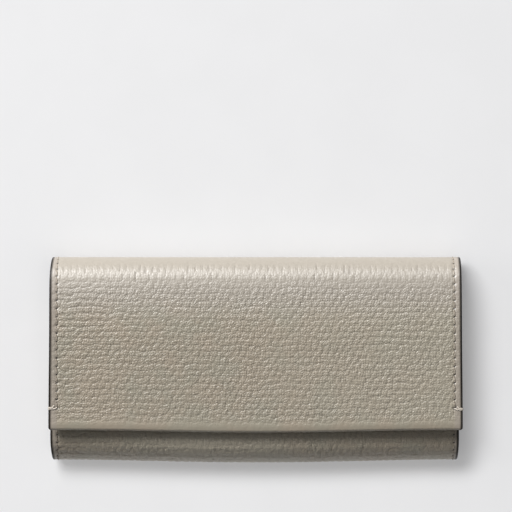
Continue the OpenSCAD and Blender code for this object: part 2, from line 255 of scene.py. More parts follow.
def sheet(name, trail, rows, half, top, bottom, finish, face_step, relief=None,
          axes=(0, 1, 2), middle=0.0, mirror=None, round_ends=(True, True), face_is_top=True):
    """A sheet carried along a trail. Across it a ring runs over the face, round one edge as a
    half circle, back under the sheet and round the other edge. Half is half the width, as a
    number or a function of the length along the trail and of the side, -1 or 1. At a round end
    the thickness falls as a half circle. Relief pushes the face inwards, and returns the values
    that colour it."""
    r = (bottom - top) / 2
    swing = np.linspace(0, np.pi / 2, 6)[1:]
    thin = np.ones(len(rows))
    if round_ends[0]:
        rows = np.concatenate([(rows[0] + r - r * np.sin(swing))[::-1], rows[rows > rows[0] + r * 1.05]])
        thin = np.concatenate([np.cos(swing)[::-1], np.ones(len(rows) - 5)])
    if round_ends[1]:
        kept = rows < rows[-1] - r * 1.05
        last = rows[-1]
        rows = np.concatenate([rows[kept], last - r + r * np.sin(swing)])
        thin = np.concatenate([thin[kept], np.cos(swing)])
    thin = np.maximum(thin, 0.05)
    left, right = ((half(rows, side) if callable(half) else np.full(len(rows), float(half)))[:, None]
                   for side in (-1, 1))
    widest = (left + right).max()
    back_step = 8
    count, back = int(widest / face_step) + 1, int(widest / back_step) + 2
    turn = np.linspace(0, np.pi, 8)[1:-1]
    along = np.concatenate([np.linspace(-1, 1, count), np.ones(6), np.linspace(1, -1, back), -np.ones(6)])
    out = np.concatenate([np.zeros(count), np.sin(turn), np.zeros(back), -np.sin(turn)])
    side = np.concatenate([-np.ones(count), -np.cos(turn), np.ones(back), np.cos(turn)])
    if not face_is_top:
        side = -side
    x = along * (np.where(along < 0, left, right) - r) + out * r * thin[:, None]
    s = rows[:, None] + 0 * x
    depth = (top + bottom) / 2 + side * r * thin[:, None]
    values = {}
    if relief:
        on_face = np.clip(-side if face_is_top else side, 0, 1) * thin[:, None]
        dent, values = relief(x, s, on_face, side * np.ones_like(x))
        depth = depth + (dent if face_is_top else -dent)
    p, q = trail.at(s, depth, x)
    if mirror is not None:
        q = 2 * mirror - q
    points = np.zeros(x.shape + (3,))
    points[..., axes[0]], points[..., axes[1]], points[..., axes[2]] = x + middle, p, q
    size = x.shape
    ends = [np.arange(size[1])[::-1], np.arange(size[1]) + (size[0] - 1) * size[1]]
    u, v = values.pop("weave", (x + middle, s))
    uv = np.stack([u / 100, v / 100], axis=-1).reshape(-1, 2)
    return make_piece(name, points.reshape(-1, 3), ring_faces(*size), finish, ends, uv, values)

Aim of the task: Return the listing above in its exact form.

Exercise solution:
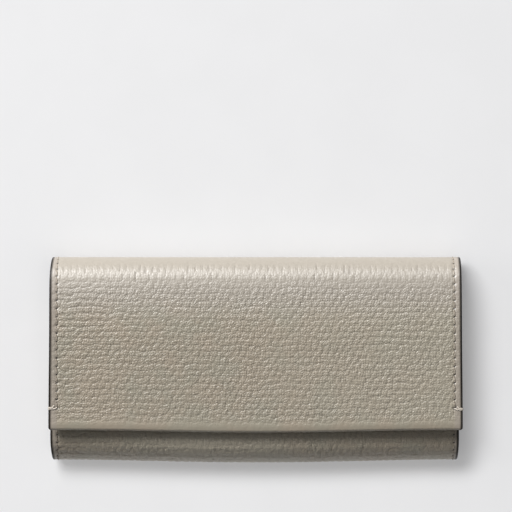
Continue the OpenSCAD and Blender code for this object: part 2, from line 255 of scene.py. More parts follow.
def sheet(name, trail, rows, half, top, bottom, finish, face_step, relief=None,
          axes=(0, 1, 2), middle=0.0, mirror=None, round_ends=(True, True), face_is_top=True):
    """A sheet carried along a trail. Across it a ring runs over the face, round one edge as a
    half circle, back under the sheet and round the other edge. Half is half the width, as a
    number or a function of the length along the trail and of the side, -1 or 1. At a round end
    the thickness falls as a half circle. Relief pushes the face inwards, and returns the values
    that colour it."""
    r = (bottom - top) / 2
    swing = np.linspace(0, np.pi / 2, 6)[1:]
    thin = np.ones(len(rows))
    if round_ends[0]:
        rows = np.concatenate([(rows[0] + r - r * np.sin(swing))[::-1], rows[rows > rows[0] + r * 1.05]])
        thin = np.concatenate([np.cos(swing)[::-1], np.ones(len(rows) - 5)])
    if round_ends[1]:
        kept = rows < rows[-1] - r * 1.05
        last = rows[-1]
        rows = np.concatenate([rows[kept], last - r + r * np.sin(swing)])
        thin = np.concatenate([thin[kept], np.cos(swing)])
    thin = np.maximum(thin, 0.05)
    left, right = ((half(rows, side) if callable(half) else np.full(len(rows), float(half)))[:, None]
                   for side in (-1, 1))
    widest = (left + right).max()
    back_step = 8
    count, back = int(widest / face_step) + 1, int(widest / back_step) + 2
    turn = np.linspace(0, np.pi, 8)[1:-1]
    along = np.concatenate([np.linspace(-1, 1, count), np.ones(6), np.linspace(1, -1, back), -np.ones(6)])
    out = np.concatenate([np.zeros(count), np.sin(turn), np.zeros(back), -np.sin(turn)])
    side = np.concatenate([-np.ones(count), -np.cos(turn), np.ones(back), np.cos(turn)])
    if not face_is_top:
        side = -side
    x = along * (np.where(along < 0, left, right) - r) + out * r * thin[:, None]
    s = rows[:, None] + 0 * x
    depth = (top + bottom) / 2 + side * r * thin[:, None]
    values = {}
    if relief:
        on_face = np.clip(-side if face_is_top else side, 0, 1) * thin[:, None]
        dent, values = relief(x, s, on_face, side * np.ones_like(x))
        depth = depth + (dent if face_is_top else -dent)
    p, q = trail.at(s, depth, x)
    if mirror is not None:
        q = 2 * mirror - q
    points = np.zeros(x.shape + (3,))
    points[..., axes[0]], points[..., axes[1]], points[..., axes[2]] = x + middle, p, q
    size = x.shape
    ends = [np.arange(size[1])[::-1], np.arange(size[1]) + (size[0] - 1) * size[1]]
    u, v = values.pop("weave", (x + middle, s))
    uv = np.stack([u / 100, v / 100], axis=-1).reshape(-1, 2)
    return make_piece(name, points.reshape(-1, 3), ring_faces(*size), finish, ends, uv, values)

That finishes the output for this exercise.